Reps. Jason Overstreet of Lynden and Matt Shea of Spokane Valley, family friends and Taylor’s allies on many issues as fellow conservative-to-libertarian Republicans, agreed to mentor Stewart. She drafted a proposal for Overstreet to introduce in the Legislature.

At a hearing in January, Overstreet testified, then his star witness, Stewart. Later came a teacher — Stewart’s adviser telling lawmakers about that cupcake project.

The measure never made it to a vote in the committee. But lawmakers across the political spectrum were receptive.

Taylor said the Seattle Democrat who leads the committee, Rep. Sharon Tomiko Santos, helped point out where their idea could fit as an amendment: in a bill requiring today’s seventh-graders to earn more credits to graduate from high school.

That bill was the subject of a flurry of last-minute negotiations between lawmakers who had not been involved in the credits debate before: some liberal House Democrats and the group of libertarians who wanted to end the project requirement.

The surprise changes that emerged caused some tensions.

Dahlquist, a Republican who had been involved on the bill but was left out of the final negotiations, was upset by what she said was “people selling their votes” for last-minute additions. She voted for the bill despite her qualms about the process.

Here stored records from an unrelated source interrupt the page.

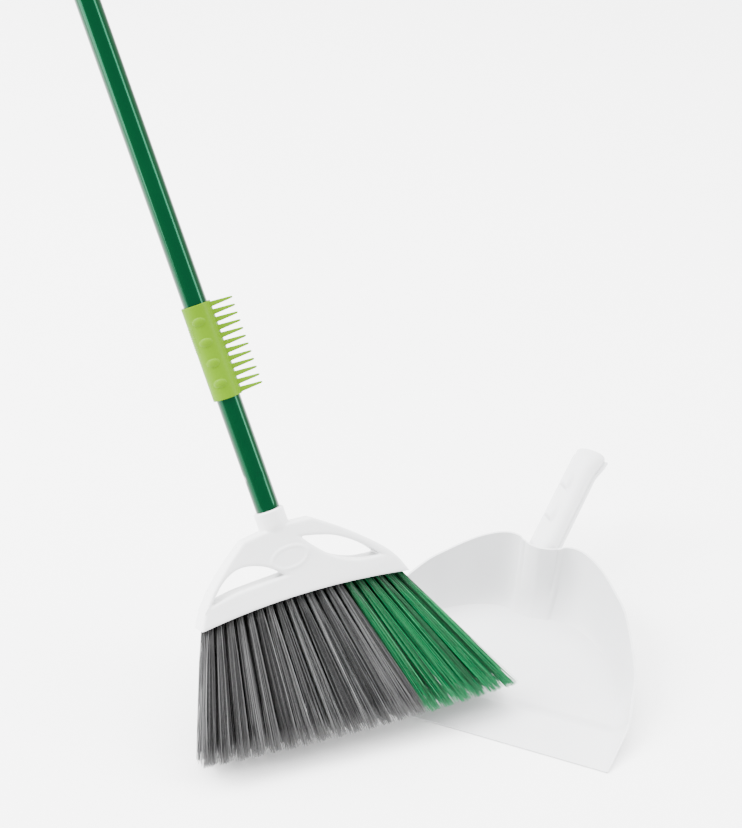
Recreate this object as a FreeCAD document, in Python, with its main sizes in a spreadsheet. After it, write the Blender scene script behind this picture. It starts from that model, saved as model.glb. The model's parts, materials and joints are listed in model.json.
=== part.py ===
import FreeCAD, Part
import Sketcher
import math
import os

# Angle broom with a comb on its handle, and the dust pan that goes with it.
# Row frame: origin on the floor, under the pan, midway across it; +X along the lip to the
# right, +Y from the lip to the pan's handle, +Z up. The broom stands on its bristles in front
# of the pan, leaning back and to the left, with its right end over the pan's ramp.
# Broom frame: origin at the top of the head's collar, +Z up the handle, +X to the head's long
# side, +Y to the back. Both frames are in millimetres.

os.makedirs("parts", exist_ok=True)
doc = FreeCAD.newDocument("broom_and_dust_pan")
V = FreeCAD.Vector

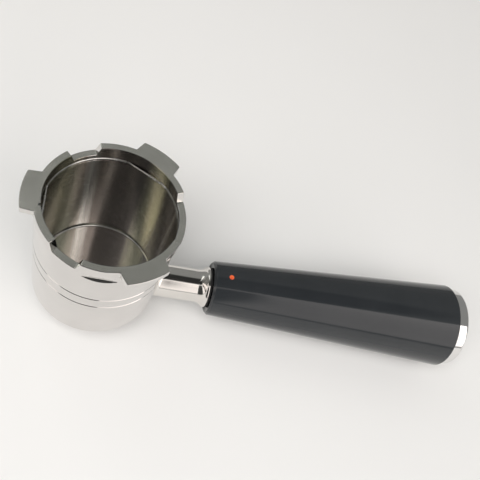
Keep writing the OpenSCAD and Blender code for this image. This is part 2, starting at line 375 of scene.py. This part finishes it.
def satin_material(name):
    """Lapped rim: flat satin metal with fine arcs round the axis and small handling marks."""
    material, nodes, shader = new_material(name, Metallic=1.0)
    place = nodes.position()
    angle, radius, z = round_coordinates(nodes)
    lay = nodes.add("ShaderNodeCombineXYZ")
    nodes.feed(lay.inputs[0], nodes.math("MULTIPLY", radius, 9000.0))
    nodes.feed(lay.inputs[1], nodes.math("MULTIPLY", angle, 3.0))
    nodes.feed(lay.inputs[2], nodes.math("MULTIPLY", z, 9000.0))
    arcs = nodes.noise(lay.outputs[0], 1.0, 3)
    cloud = nodes.noise(place, 90, 4, 0.6)
    tone = nodes.math("ADD", nodes.math("MULTIPLY", arcs, 0.35), nodes.math("MULTIPLY", cloud, 0.65))
    colour = nodes.ramp(tone, ((0.35, (0.66, 0.655, 0.60)), (0.65, (0.78, 0.77, 0.715))))
    nodes.feed(shader.inputs["Base Color"], colour)
    nodes.feed(shader.inputs["Roughness"], nodes.remap(tone, 0.3, 0.7, 0.17, 0.27, smooth=False))
    nodes.feed(shader.inputs["Normal"], nodes.bump(arcs, 0.25, 0.00002))
    return material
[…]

In fact, it passed overwhelmingly.

The state board, supportive of the culminating project, bowed to the compromise bill. But “as a general principle,” Rarick said, “these sorts of things are best when they go through the process.”

They often don’t. So Stewart got a civics lesson that, ironically, might just show the worth of a good project, Santos said.

“I think the student received a really, really good firsthand experience in civics education and how government works,” Santos said.

Stewart acknowledges it did help her improve her public speaking.

“I couldn’t be prouder,” said Taylor, a consultant who lives in Moxee and raises horses. People joked his stepdaughter would probably unseat him some day.

Not likely, Stewart said. She wants to be a nurse.